Sometimes you just need to change your perspective.
Years ago, I was in a precarious situation involving people who were, let's just say, less than kind. I mentioned to a good friend that, obviously, there's some lesson I need to learn in dealing with these folks. My friend became extremely agitated, and in what can only be described as a Cher-snap-out-of-it moment, she said rather vehemently, "Maybe it's their lesson. Maybe they need to learn to be kind, thoughtful, and generous. Geesh!"
She had a point.
But did she mean that they should learn from me? Was I the teacher?
Possible, but not how I saw myself. And apparently they didn't either. My students weren't passing the class. Heck, they weren't even attending.
When after several months nothing had changed, I distanced myself from them.
Yours truly was still looking for her lesson.
Fast forward to...
The Sparkly Man
Into each life, a sparkly man or woman must fall. Personally, I love me some sparkle–could be my showbiz background. Anyway, I met a very shiny man unexpectedly, during a difficult time in my life, a man that one of my friends described at the time as being "a gift."
Yes. He was a gift, and I grew very fond of him. And when he disappeared with no explanation, I went immediately to–you guessed it–
what's my lesson?
Darned if I knew.
And I'm not entirely sure I know now, several years later. In fact, I'm not sure there was a lesson. Or maybe I'm just calling it something else.
You see, there has been...an awakening. I think I'm finally on to something that has the potential to significantly change the way I respond in the future in all my interpersonal relationships, and here it is:
What if I was also a gift?
That's quite a turnaround for someone whose self-deprecation used to border on self-loathing. The statement feels a little extreme, almost...conceited. But I'm not saying this in a self-aggrandizing way. No. I'm saying this in a self-acknowledging and self-affirming way, a way that recognizes the role I may play in another person's life education.
(BTW, I'm also saying this with a touch of exasperation–can you hear it? I've what's my lesson so many times that I'm delirious.)
Here's my new outlook: We pray God, use me, and we don't know what the plan is and how we fit into it, or what the outcome will be. We don't know where or to whom we will be sent. Maybe we're the catalyst or the inspiration, the motivator or the love of a lifetime that just happened to come along for them. It's Christmas, and we are that bright blue Tiffany box sitting under the tree ready to be opened by whoever is in front of us.
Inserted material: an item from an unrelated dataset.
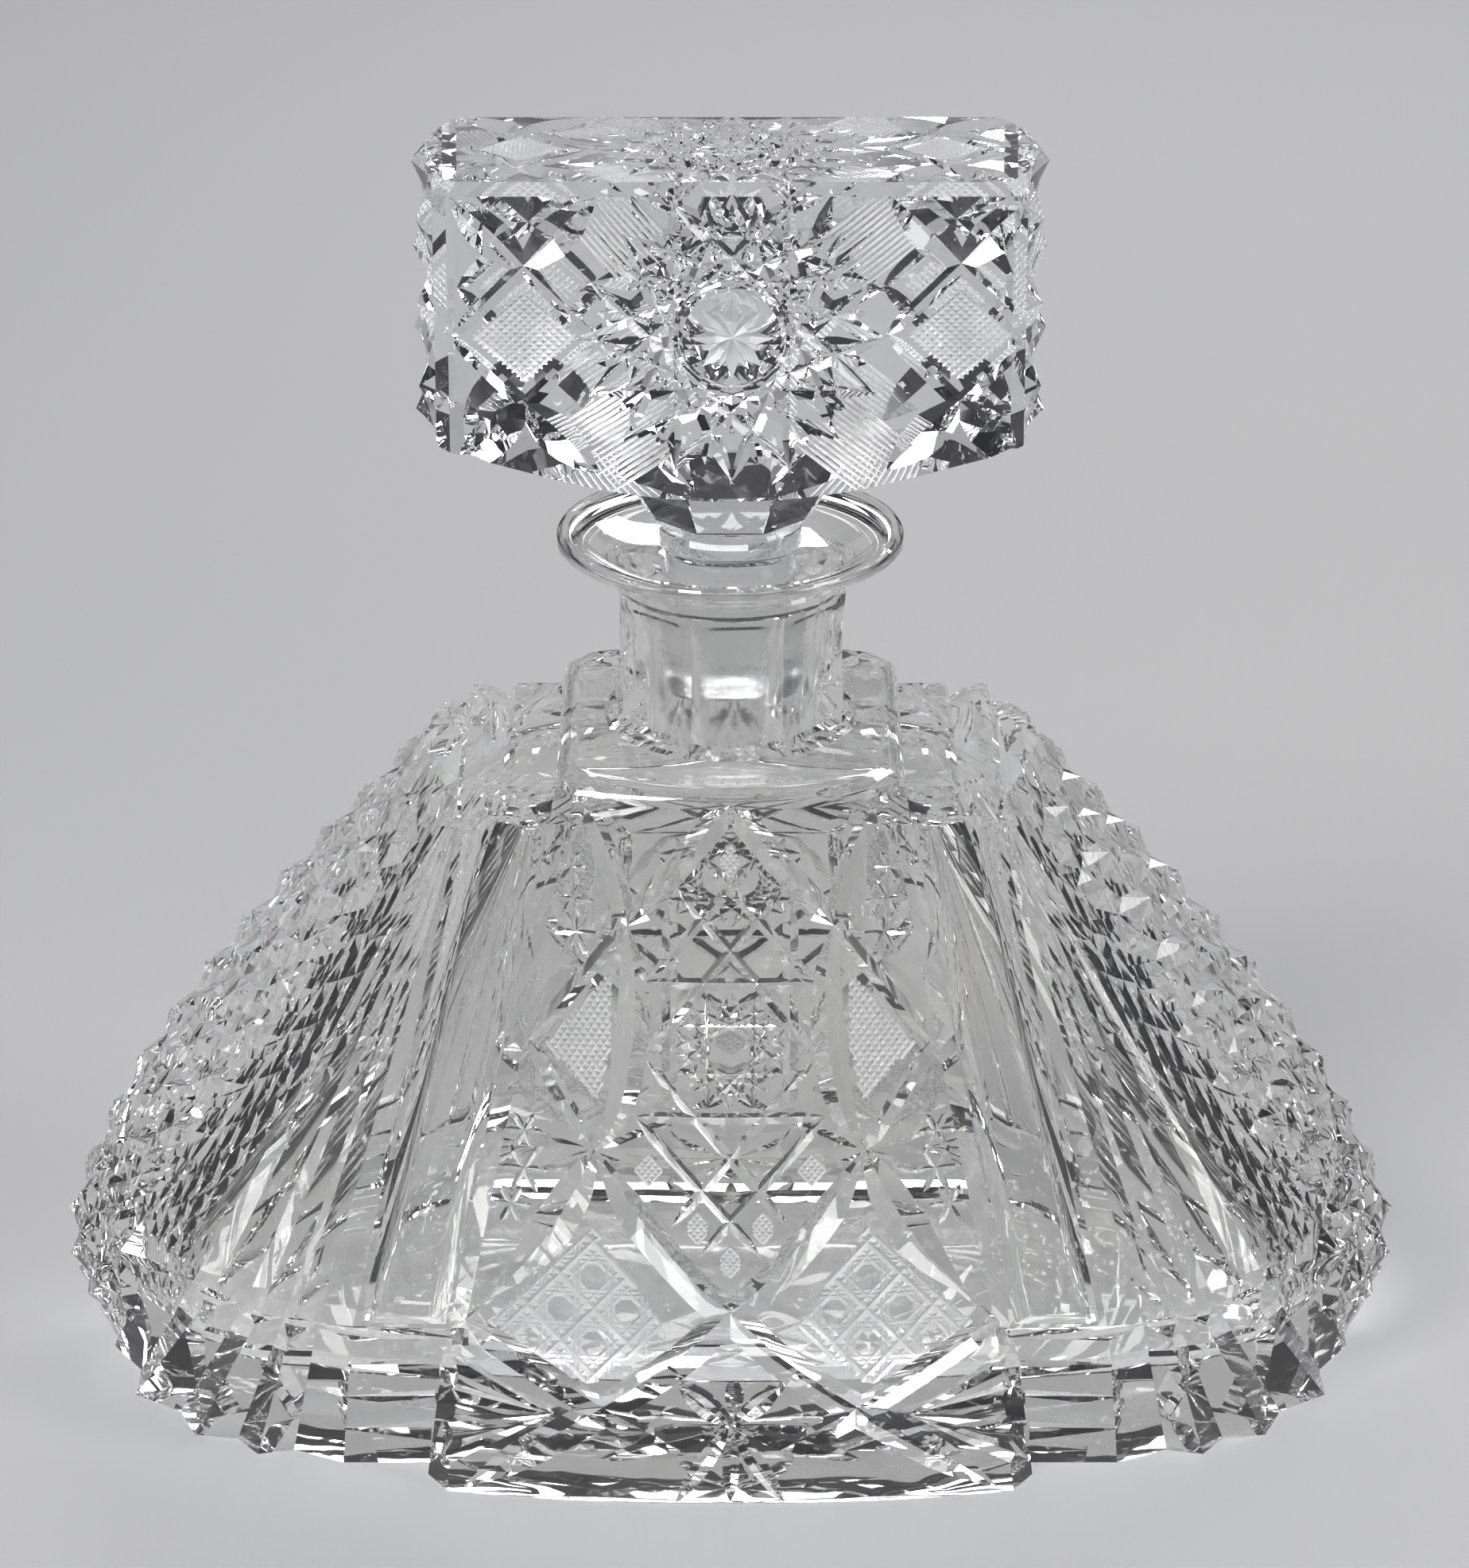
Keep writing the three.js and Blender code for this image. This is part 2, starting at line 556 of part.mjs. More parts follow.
function hollow() {
  const wideX = (z) => nearEdgeX(Math.max(z, BAND_Z)) - END_WALL;
  const wideY = (z) => flankY(Math.max(z, BAND_Z)) - FLANK_WALL;
  const r = FLOOR_ROUND;
  const rows = [
    [FLOOR_Z, wideX(0) - r, wideY(0) - r, HOLLOW_SQUARENESS],
    [FLOOR_Z + r * 0.3, wideX(0) - r * 0.3, wideY(0) - r * 0.3, HOLLOW_SQUARENESS],
    [FLOOR_Z + r, wideX(0), wideY(0), HOLLOW_SQUARENESS],
  ];
  const high = SHOULDER_Z - 11;
  for (const t of [0.1, 0.4, 0.7, 1]) {
    const z = lerp(FLOOR_Z + r, high, t);
    rows.push([z, wideX(z) * (1 - 0.05 * t), wideY(z), HOLLOW_SQUARENESS]);
  }
  const start = wideX(high) * 0.95;
  rows.push([high + 5, lerp(start, BORE_FOOT_RADIUS, 0.42), lerp(wideY(high), BORE_FOOT_RADIUS, 0.3), 2.3]);
  rows.push([high + 9, lerp(start, BORE_FOOT_RADIUS, 0.8), lerp(wideY(high), BORE_FOOT_RADIUS, 0.7), 2]);
  rows.push([BORE_FOOT_Z, BORE_FOOT_RADIUS, BORE_FOOT_RADIUS, 2]);
  return loft(rows.map(([z, x, y, n]) => roundedLoop(x, y, z, n)));
}

function bore() {
  const saucer = new THREE.QuadraticBezierCurve(
    v2(BORE_MOUTH_RADIUS + 1.4, BORE_MOUTH_Z),
    v2(LIP_RADIUS - 6, BORE_MOUTH_Z + 1),
    v2(LIP_RADIUS - 1.6, LIP_TOP_Z + 0.2),
  );
  return turned([
    [0, BORE_FOOT_Z - 1],
    [BORE_FOOT_RADIUS - 0.05, BORE_FOOT_Z - 1],
    [BORE_MOUTH_RADIUS, BORE_MOUTH_Z - 1],
    ...saucer.getPoints(5).map((p) => [p.x, p.y]),
    [LIP_RADIUS - 1.4, LIP_TOP_Z + 2],
    [0, LIP_TOP_Z + 2],
  ], 32);
}

// Cut pattern of the big panels. Each place is a share of the panel's half width and of its height.
const APEX = [0, 0.978];
const TOP_CORNER = [0.91, 0.965];
const UPPER = [0.572, 0.81];
const SIDE = [0.977, 0.641];
const WAIST = [0.591, 0.496];
const CROSS = [0, 0.268];
const LOW_SIDE = [0.985, 0.243];
const LOW_FOOT = [0.475, 0.129];
const TOE = [0.942, 0.012];
const SMALL_STARS = [[0.884, 0.84, 0.147, 0.036], [0.897, 0.463, 0.122, 0.04]];
const MIDDLE_STAR = [0, 0.641, 0.27, 0.08];
const LATTICE = [ // each line has its mirror image, and the crossings leave diamonds
  [[-0.168, 0.912], [0.419, 0.738]],
  [[-0.305, 0.866], [0.418, 0.635]],
  [[-0.418, 0.632], [0.253, 0.388]],
  [[-0.429, 0.545], [0.124, 0.352]],
];
const FOOT_STAR = [0, 0.109];
const FOOT_RAYS = [[0.18, 0.165], [0.37, 0.114], [0.45, 0.059], [0.185, 0.004]];
const CORNER_FAN = [0.652, 0.12];
const CORNER_FAN_ENDS = [0.055, 0.095, 0.144, 0.189];
const CORNER_FAN_DEPTH = 1.05;

function panelCuts() {
  const bold = (a, b, options) => mitre(onPanel, a, b, BOLD_WIDTH, BOLD_DEPTH, options);
  const plain = (a, b) => mitre(onPanel, a, b, MITRE_WIDTH, MITRE_DEPTH);
  const fine = (a, b) => mitre(onPanel, a, b, FINE_WIDTH, FINE_DEPTH, { steps: 3 });
  const half = [
    bold(APEX, UPPER),
    bold(TOP_CORNER, UPPER, { bow: -0.024 }),
    bold(UPPER, WAIST, { bow: -0.107, steps: 7 }),
    plain(UPPER, SIDE),
    plain(SIDE, WAIST),
    bold(WAIST, [CROSS[0] - 0.04, CROSS[1] - 0.018], { bow: 0.02 }),
    bold(WAIST, LOW_SIDE),
    plain(LOW_SIDE, LOW_FOOT),
    bold([CROSS[0] - 0.04, CROSS[1] + 0.016], TOE, { bow: -0.016, steps: 5 }),
    ...LATTICE.map(([a, b]) => fine(a, b)),
    ...FOOT_RAYS.map((end) => fine(FOOT_STAR, end)),
    ...CORNER_FAN_ENDS.map((up) => wedge(onPanel, CORNER_FAN, [1.01, up], MITRE_WIDTH, CORNER_FAN_DEPTH)),
  ];
  for (const [x, z, halfX, halfZ] of SMALL_STARS) {
    for (const angle of [0, 60, 120]) {
      const dx = halfX * Math.cos(rad(angle));
      const dz = halfZ * Math.sin(rad(angle));
      half.push(fine([x - dx, z - dz], [x + dx, z + dz]));
    }
  }
  const [x, z, radiusX, radiusZ] = MIDDLE_STAR;
  const star = chordStar(onPanel, [x, z], radiusX, radiusZ, FINE_WIDTH, FINE_DEPTH);
  return [...half.flatMap((one) => copies(one, [[1, 0, 0]])), ...star];
}

function decanterBody() {
  const end = endFace();
  const outside = join([wings(), end, end.mirror([1, 0, 0]), block(), neck()]);
  const cutters = [
    ...copies(thumbFlute(), [[1, 0, 0], [0, 1, 0]]),
    ...ledgeCuts().flatMap((one) => copies(one, [[1, 0, 0]])),
    ...copies(bandGroove(), [[1, 0, 0], [0, 1, 0]]),
    ...bandWedges().flatMap((one) => copies(one, [[1, 0, 0], [0, 1, 0]])),
    ...panelCuts().flatMap((one) => copies(one, [[0, 1, 0]])),
  ];
  return cutAll(outside, [...cutters, join([hollow(), bore()])]);
}

// Stopper

// Plan of the block at one height. The ends bulge, and every second point of their net is sunk.
function headPlan(z, inset, row, plain) {
  const edge = v2(HEAD_X - inset, HEAD_Y - inset - 1.6);
  const ends = bulgeArc(HEAD_CREST_X - inset, edge, HEAD_COLUMNS).map((p, j) => {
    const rim = j === 0 || j === HEAD_COLUMNS;
    const depth = plain || rim || (row + j) % 2 === 0 ? 0 : HEAD_DIAMOND_DEPTH;
    return v3(p.x - depth * Math.cos(p.angle), p.y - depth * Math.sin(p.angle), z);
  });
  const y = HEAD_Y - inset;
  const right = [v3(edge.x - 2.2, -y, z), ...ends, v3(edge.x - 2.2, y, z)];
  return [...right, ...right.map((p) => v3(-p.x, -p.y, z))];
}

function head() {
  const low = COLLAR_FOOT_Z + 4;
  const rows = [headPlan(low, 0, 0, true)];
  for (let i = 0; i <= HEAD_ROWS; i++) {
    const z = lerp(HEAD_END_Z, HEAD_TOP_Z - HEAD_BEVEL, i / HEAD_ROWS);
    rows.push(headPlan(z, 0, i, false));
  }
  rows.push(headPlan(HEAD_TOP_Z, HEAD_BEVEL, 0, true));
  const halfCount = rows[0].length / 2;
  const box = loft(rows, (row, i) => (row + (i % halfCount)) % 2 === 0);
  const wide = HEAD_CREST_X + 5;
  const arch = [-0.6, -0.3, 0, 0.3, 0.6].map((t) =>
    [t * UNDER_CORNER_X, lerp(UNDER_MIDDLE_Z, UNDER_CORNER_Z, t * t)]);
  const below = new THREE.Shape([
    v2(-wide, HEAD_END_Z),
    v2(-HEAD_X, HEAD_END_Z),
    v2(-UNDER_CORNER_X, UNDER_CORNER_Z),
    ...arch.map(([x, z]) => v2(x, z)),
    v2(UNDER_CORNER_X, UNDER_CORNER_Z),
    v2(HEAD_X, HEAD_END_Z),
    v2(wide, HEAD_END_Z),
    v2(wide, low - 5),
    v2(-wide, low - 5),
  ]);
  const under = new THREE.ExtrudeGeometry(below, { depth: 80, bevelEnabled: false });
  under.rotateX(Math.PI / 2);
  under.translate(0, 40, 0);
  return box.subtract(toSolid(under));
}

function collarAndPeg() {
  const collar = loft([
    octagon(COLLAR_FOOT_HALF * 2, COLLAR_FOOT_Z),
    octagon(COLLAR_TOP_HALF * 2, COLLAR_TOP_Z - 1),
    octagon(COLLAR_TOP_HALF * 2, COLLAR_TOP_Z + 1),
  ]);
  const pegRadius = (z) => lerp(
    BORE_FOOT_RADIUS,
    BORE_MOUTH_RADIUS,
    (z - BORE_FOOT_Z) / (BORE_MOUTH_Z - BORE_FOOT_Z),
  ) - PEG_CLEARANCE;
  const peg = turned([
    [0, PEG_FOOT_Z],
    [pegRadius(PEG_FOOT_Z) - 1, PEG_FOOT_Z],
    [pegRadius(PEG_FOOT_Z), PEG_FOOT_Z + 1],
    [pegRadius(BORE_MOUTH_Z - 1), BORE_MOUTH_Z - 1],
    [pegRadius(BORE_MOUTH_Z - 1) - 0.4, RING_FOOT_Z - 0.6],
    [RING_RADIUS, RING_FOOT_Z + 0.6],
    [RING_RADIUS, COLLAR_FOOT_Z - 2],
    [RING_RADIUS - 0.8, COLLAR_FOOT_Z - 1],
    [RING_RADIUS - 0.8, COLLAR_FOOT_Z + 1],
    [0, COLLAR_FOOT_Z + 1],
  ], 32);
  return collar.add(peg);
}

// Two long crossing mitres above and two below, which frame a diamond with its centre at middle.
function diamondFrame(onSurface, [x, z], halfX, halfZ, width, depth) {
  const out = [];
  for (const shift of [-halfZ, halfZ]) {
    for (const slope of [-1, 1]) {
      const from = [x - halfX, z + shift - slope * halfZ];
      const to = [x + halfX, z + shift + slope * halfZ];
      out.push(mitre(onSurface, from, to, width, depth));
    }
  }
  return out;
}

function headCuts() {
  const onFront = (x, z) => ({ at: v3(x, -HEAD_Y, z), normal: v3(0, -1, 0) });
  const z = HEAD_CENTRE_Z;
  const out = [];
  for (const side of [-1, 1]) {
    const middle = [side * SIDE_DIAMOND_X, z];
    const half = SIDE_DIAMOND_HALF;
    out.push(...diamondFrame(onFront, middle, half, half, SIDE_MITRE_WIDTH, SIDE_MITRE_WIDTH / 2));
  }
  out.push(...chordStar(onFront, [0, z], STAR_RADIUS, STAR_RADIUS, STAR_WIDTH, STAR_DEPTH));
  const onRing = (radius, turn) => [radius * Math.cos(turn), z + radius * Math.sin(turn)];
  for (let i = 0; i < 4; i++) {
    const turn = rad(i * 45);
    const from = onRing(-CENTRE_STAR_RADIUS, turn);
    out.push(mitre(onFront, from, onRing(CENTRE_STAR_RADIUS, turn), FINE_WIDTH * 1.3, FINE_DEPTH * 1.3));
  }
  return out;
}

function topCuts() {
  const onTop = (x, y) => ({ at: v3(x, y, HEAD_TOP_Z), normal: v3(0, 0, 1) });
  const out = [];
  for (const side of [-1, 1]) {
    for (const shift of [-TOP_DIAMOND_HALF, TOP_DIAMOND_HALF]) {
      const x = side * TOP_DIAMOND_X + shift;
      for (const slope of [-1, 1]) {
        const from = [x - TOP_DIAMOND_HALF, -slope * TOP_DIAMOND_HALF];
        const to = [x + TOP_DIAMOND_HALF, slope * TOP_DIAMOND_HALF];
        out.push(mitre(onTop, from, to, MITRE_WIDTH, MITRE_DEPTH));
      }
    }
  }
  for (let i = 0; i < 4; i++) {
    const turn = rad(i * 45);
    const x = TOP_STAR_X * Math.cos(turn);
    const y = TOP_STAR_Y * Math.sin(turn);
    out.push(mitre(onTop, [-x, -y], [x, y], FINE_WIDTH * 1.3, FINE_DEPTH * 1.3));
  }
  return out;
}

function stopperSolid() {
  const cutters = [...headCuts().flatMap((one) => copies(one, [[0, 1, 0]])), ...topCuts()];
  return cutAll(head().add(collarAndPeg()), cutters);
}

const bodyGlass = new THREE.MeshStandardMaterial({ color: 0xe6e8e4, roughness: 0.05, metalness: 0 });
const stopperGlass = new THREE.MeshStandardMaterial({ color: 0xeaeef0, roughness: 0.05, metalness: 0 });

const decanter = new THREE.Group();
decanter.add(toMesh('decanter_body', decanterBody(), bodyGlass));
decanter.add(toMesh('stopper', stopperSolid(), stopperGlass));

export default decanter;
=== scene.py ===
"""Looks of the cut glass decanter: two glass pieces with all their cutting, floor, light and camera."""

import math

import bpy
import numpy as np
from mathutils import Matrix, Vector


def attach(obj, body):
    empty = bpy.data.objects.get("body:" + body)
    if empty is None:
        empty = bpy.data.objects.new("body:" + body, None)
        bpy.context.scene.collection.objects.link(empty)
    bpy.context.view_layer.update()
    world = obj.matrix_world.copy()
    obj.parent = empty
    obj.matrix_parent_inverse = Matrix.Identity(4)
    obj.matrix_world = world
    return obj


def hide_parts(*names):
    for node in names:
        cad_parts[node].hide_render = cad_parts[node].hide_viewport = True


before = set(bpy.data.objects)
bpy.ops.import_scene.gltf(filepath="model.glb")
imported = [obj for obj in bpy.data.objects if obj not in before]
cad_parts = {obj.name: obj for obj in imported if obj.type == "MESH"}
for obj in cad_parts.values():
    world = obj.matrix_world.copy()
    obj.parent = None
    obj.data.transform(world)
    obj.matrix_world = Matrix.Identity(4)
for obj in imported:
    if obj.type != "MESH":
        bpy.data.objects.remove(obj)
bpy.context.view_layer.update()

MM = 0.001

# Bottle, in millimetres as in the solids
TIP_X = 113.0  # half of the greatest width, at the tip of each end
TIP_Z = 24.0
TIP_OVERHANG = 7.0
SHOULDER_Z = 111.6  # the ledge beside the middle block
SHOULDER_END_X = 50.5
SHOULDER_Y = 22.0
BAND_Z = 24.5  # top of the upright band round the foot
FLANK_FOOT_Y = 45.5
FLANK_BAND_Y = 46.0
NEAR_EDGE_Y = 19.0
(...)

Now, whether they open their present or not isn't our issue. Our issue–or responsibility if you want to call it that–is to know who we are, our value, and what we bring to the table everywhere we go. (It's also the other person's responsibility to do the same.)
Sleeping With the Enemy, Low Self-Worth
There's always something to learn in our interactions with others, and much of it is positive.
But what's my lesson can have a negative ring to it in that it's often about identifying our mistakes, our screwups and missed opportunities. We ask it over and over again in a self-punishing way, especially after failed intimate relationships, with not a thought as to what fabulousness we brought to the party. We turn our friend, partner, or boss into a tenured professor and ourselves into a lowly, immature freshman. Nothing wrong in wanting to do better and be better, but we go way overboard.
Relationships are a two-way street. Our days of traveling the lonely, one-way road of low self-worth must come to an end.
Stand in Your Power, Baby.
That's right. Stand, quietly and confidently. Remember, it's not always about you and your lesson. Sometimes, it's about them and their lesson. They may be in prime position to receive, and you are just the person to deliver that nugget of wisdom they're so desperately in need of. And as the messenger, you must stand in your power and fully own your skills, talents, and capabilities wherever you go.
Low self-worth isn't going to cut it anymore. Stop your ongoing search for what-you-did-wrong-and-will-never-do-again-so-help-you-God for just one minute–one minute, that's all I ask–and consider the possibility that you are a gift.